Not the movie… the first four adventures, including Batman’s first recurring adversary.
Detective Comics #27
The Case of the Chemical Syndicate
Bill Finger wrote and Bob Kane illustrated this story of a secret agreement between four men who had written contracts making them co-owners of Apex Chemical Corporation. One of the four, Alfred Stryker, is murdering the other three so that he will be the sole owner. But he’s foiled in his attempts by the Bat-Man, a mysterious vigilante being hunted by the police. Police Commissioner Gordon discusses the Bat-Man with his friend, bored pipe-smoking socialite Bruce Wayne, who accompanies the Commissioner to interview the son of the first murdered man. The Bat-Man turns up at the second murder scene, overcoming the thugs and learning from the file they stole just what the whole scheme is. He arrives in time to save the third man from Stryker, punching the man into a chemical tank when he pulls a gun on him. “A fitting end for his kind,” declares the Bat-Man, who seems not at all disturbed by the death he’s just caused. The final panel of this six-page story reveals to the reader that (surprise) Bruce Wayne is the Bat-Man.

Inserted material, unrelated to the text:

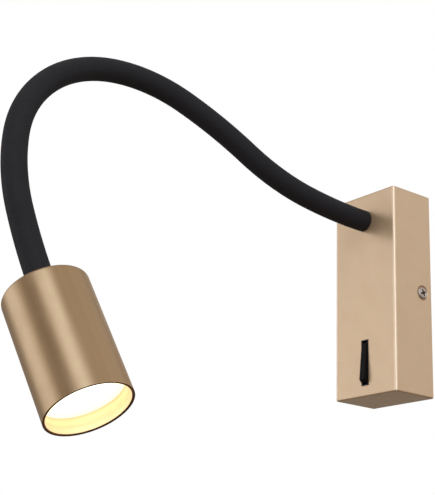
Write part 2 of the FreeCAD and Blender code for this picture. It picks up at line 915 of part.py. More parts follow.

DC’s Batman: The Golden Age Omnibus volume 1 reprints the uncensored version of this story, complete with the knife sticking out of the dead man’s back on page 2. There are some other changes that I can’t quite remember, though I think both the Archives and Chronicles have the censored version. Six pages is a very inauspicious beginning for Batman, but a lot of the elements we know so well are there right from the start. Bruce Wayne, bored rich guy with no job, Commissioner Gordon, the Batman out after nightfall, using his fists instead of guns (though we’ll see him with guns soon), and escaping death traps (though the trap is set for someone else, not him; he only enters to save the victim). Even the black and gray costume is more like the modern version than the blue and gray one he’ll shortly be seen in and will stick with for decades. And the Batman gets the villain precisely because he doesn’t abide by any rules of evidence gathering or court proceedings. He goes around the law to bring justice. In short, despite the efficient narrative, this is a very familiar Batman, right from the start.
Detective Comics #28
Frenchy Blake’s Jewel Gang
Where would Golden Age superheroes be without jewel thieves to contend with? This is another Bill Finger/Bob Kane story, and a rather standard tale of the Bat-Man tracking down and stopping a gang of jewel thieves led by Frenchy Blake is given a plot twist by the fact that Batman lets himself be seen by police with the criminals, so he’ll be blamed and Frenchy Blake will feel bold enough to continue his activities as a result, allowing the Bat-Man to find him more easily. We see Bruce get information from a police informant via phone by imitating Gordon’s voice, and we see the “silken rope” for the first time, allowing the Bat-Man to swing from skyscrapers and other buildings and climb them.
Detective Comics #29
The Batman meets Doctor Death
Gardner Fox writes this story, still drawn by Bob Kane, where Batman meets his first supervillain, Dr. Death, and his hulking manservant Jabah (who is supposed to be some sort of “sinister foreign type”). The page count has increased to ten pages from six. Dr. Death is threatening to kill various rich men around the city with his poisonous pollen extract if they don’t pay up. Batman first makes note of his utility belt and the gas capsules he stores there as he’s preparing for the investigation. He walks into a trap set for him by Dr. Death and overcomes the thugs, but is shot by Jabah. Still, being Batman, it barely slows him down, and he escapes, has his wound treated and passes it off as an accident to his suspicious doctor. He is able to track Jabah to Dr. Death’s lair and take him down (literally… he strangles him with his silken rope, apparently!) and chases Dr. Death, who accidentally sets his lab on fire and seems to die laughing. ‘Death to Dr. Death”, Batman remarks, again not at all bothered by this.
Batman has killed at least three men at this point. Two were thugs he tossed off of a roof, and now Jabah. And his fight with Dr. Death led to the lab fire, but as well see next issue, Dr. Death has survived. At this point, Batman has no qualms about killing, which always seems bizarre given how much a determination not to kill has been engrained as a part of the character in the years since. Story by story, his standard equipment is being introduced as well.
Detective Comics #30
The Return of Doctor Death
Exactly what it says on the tin. Dr. Death has survived the fire, though he’s horribly injured, and he needs funds to get started again. He decides to steal and fence the Jones diamonds. Bruce figures out pretty quick that Dr. Death survived and tracks him down, killing yet another of his foreign servants, this time by snapping his neck with a kick. Batman is racking up quite the body count here! At least this time he arrests Dr. Death rather than leave him to burn to death. There’s not a lot that’s remarkable about this story, other than the fact that we get a sequel right away.